Point of view from Guy Sorrill, Head of Consulting at Sysdoc and Chair of the MCA SME Committee

By Guy Sorrell of Sysdoc

As the daily update on Coronavirus by the Prime Minister has highlighted, Government needs to work extremely closely with big business and leaders of industry. These are the people who run the supply chain, and thereby the flow of money around the UK in order to protect SMEs. Of course, we, as a nation, need to be kept updated during this global crisis but we also need to think ‘big picture’ and be encouraged and incentivised to maintain the supply chain. The priority is obviously the health of our staff and clients, so clients need to work closely with us to maintain levels of service whilst remote, without threatening to impose penalties or terminate contracts. This kind of attitude will not protect either the public’s health or the economy.

With such a massive pandemic, this crisis needs a cross section of brains to work out where the economy and society is heading, and this includes organisations of all sizes, types and industries. Any collaboration needs to be based on where the virus is heading, with any possible vaccine being estimated not to be ready for another 18 months – and how we minimise the impact. We need to look at both the economic and social impacts. We need to come together and work as both a UK (and global) community to address this crisis. The only way we will all come out safely is if we work together.

Short-term decisions are required but longer-term thinking is also necessary. What will be the impact of change going forward and what can we do as a nation to mitigate it? With physical self-isolation and social distancing, both as individuals, families and businesses, we risk developing an isolationist attitude too. We therefore need to ensure global companies continue to think global, as governments appear to be thinking nationally. What Coronavirus has proven is that we are an interdependent global society, and whilst the pandemic has threatened that very concept, we need to ensure we don’t lose the great positives this has given us in the last century.

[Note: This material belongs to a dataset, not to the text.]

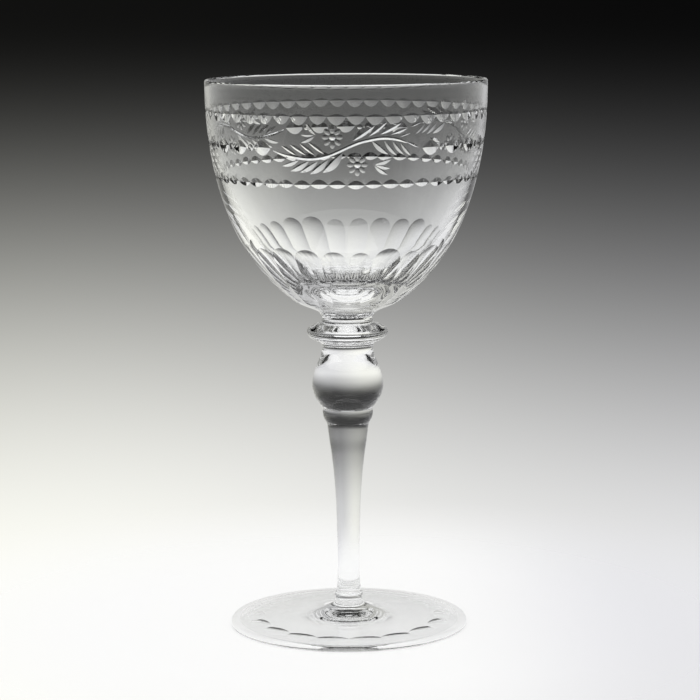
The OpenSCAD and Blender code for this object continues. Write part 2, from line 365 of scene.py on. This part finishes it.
def smoothPiece(piece, degrees):
    pick(piece)
    bpy.ops.object.shade_smooth_by_angle(angle=math.radians(degrees), keep_sharp_edges=False)


# every piece rides the one body; its flat end faces at the weld levels are fused to the next piece
def dress(piece, node, material, weldLevels):
    piece.data.materials.clear()
    piece.data.materials.append(material)
    piece.data.materials.append(fusedGlass)
    for face in piece.data.polygons:
        level = abs(face.normal.z) > 0.999
        if level and any(abs(face.center.z - z * mm) < sameSpot for z in weldLevels):
            face.material_index = 1
    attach(piece, "root")
    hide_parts(node)


# cutting helpers: the tools wait on a shelf of their own until the piece is cut
cutterShelf = bpy.data.collections.new("cutters")
bpy.context.scene.collection.children.link(cutterShelf)
turnedMark = bpy.data.materials.new("turnedMark")
cutMark = bpy.data.materials.new("cutMark")


def toShelf(cutter):
    for shelf in list(cutter.users_collection):
        shelf.objects.unlink(cutter)
    cutterShelf.objects.link(cutter)


def copyCutter(cutter, matrix):
    twin = cutter.copy()
    twin.data = cutter.data.copy()
    twin.data.transform(matrix)
    cutterShelf.objects.link(twin)
    return twin


# a mitre wheel lying flat, its sharp edge in the XY plane, its facets that steep in degrees
def mitreWheel(name, radius, halfH, steep, sides):
    deselectAll()
    bpy.ops.mesh.primitive_cylinder_add(vertices=sides, radius=radius * mm, depth=2 * halfH * mm)
    wheel = bpy.context.object
    wheel.name = name
    editMode()
    bpy.ops.mesh.select_all(action="SELECT")
    bpy.ops.mesh.bisect(plane_co=(0, 0, 0), plane_no=(0, 0, 1))
    selectVerts(wheel, lambda co: abs(co.z) > halfH * mm / 2)
    shrink = 1 - math.tan(math.radians(steep)) * halfH / radius
    bpy.ops.transform.resize(value=(shrink, shrink, 1))
    objectMode()
    toShelf(wheel)
    return wheel


# a section drawn along a line of places, one extrusion to each
def drawBar(name, corners, places):
    deselectAll()
    bpy.ops.mesh.primitive_circle_add(vertices=corners, radius=mm, fill_type="NGON")
    bar = bpy.context.object
    bar.name = name
    bar.data.transform(places[0])
    editMode("FACE")
    bpy.ops.mesh.select_all(action="SELECT")
    for last, new in zip(places, places[1:]):
        bpy.ops.mesh.extrude_region_move()
        moveSelected(bar, new @ last.inverted())
    bpy.ops.mesh.select_all(action="SELECT")
    bpy.ops.mesh.normals_make_consistent(inside=False)
    objectMode()
    toShelf(bar)
    return bar


# an egg-shaped stone, so high that it leaves an oval hollow of that size and depth
def hollowTool(name, halfL, halfW, depth, high=2.0, segments=56, rings=36):
    long = math.sqrt(halfL ** 2 / 2 / depth * high)
    wide = math.sqrt(halfW ** 2 / 2 / depth * high)
    deselectAll()
    bpy.ops.mesh.primitive_uv_sphere_add(segments=segments, ring_count=rings, radius=mm)
    stone = bpy.context.object
    stone.name = name
    lift = Matrix.Translation((0, 0, (high - depth) * mm))
    stone.data.transform(lift @ Matrix.Diagonal((long, wide, high, 1)))
    toShelf(stone)
    return stone


# how deep a wheel bites into a round wall for a cut of that length
def biteDepth(cutL, wheelR, wallR):
    return (cutL / 2) ** 2 / 2 * (1 / wheelR + 1 / wallR)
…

Although a huge threat, this is also an opportunity for the world to decide what we want to be when we exit this crisis – which could be as late as next year. Questions we all need to ask include how do we maintain these lower levels of pollution we are currently experiencing? How do we change how we work? How could society learn from this? How can we use technology more effectively? How can we re-use, recycle, upcycle, consume less? How could this change how communities operate? Can we ‘slow things down’ a little and add more simplicity in how we live? What is essential in our lives? Maybe it will show that all we truly will need is love, water, good food, a little electricity (iPhones are here to stay!) medicines, and community.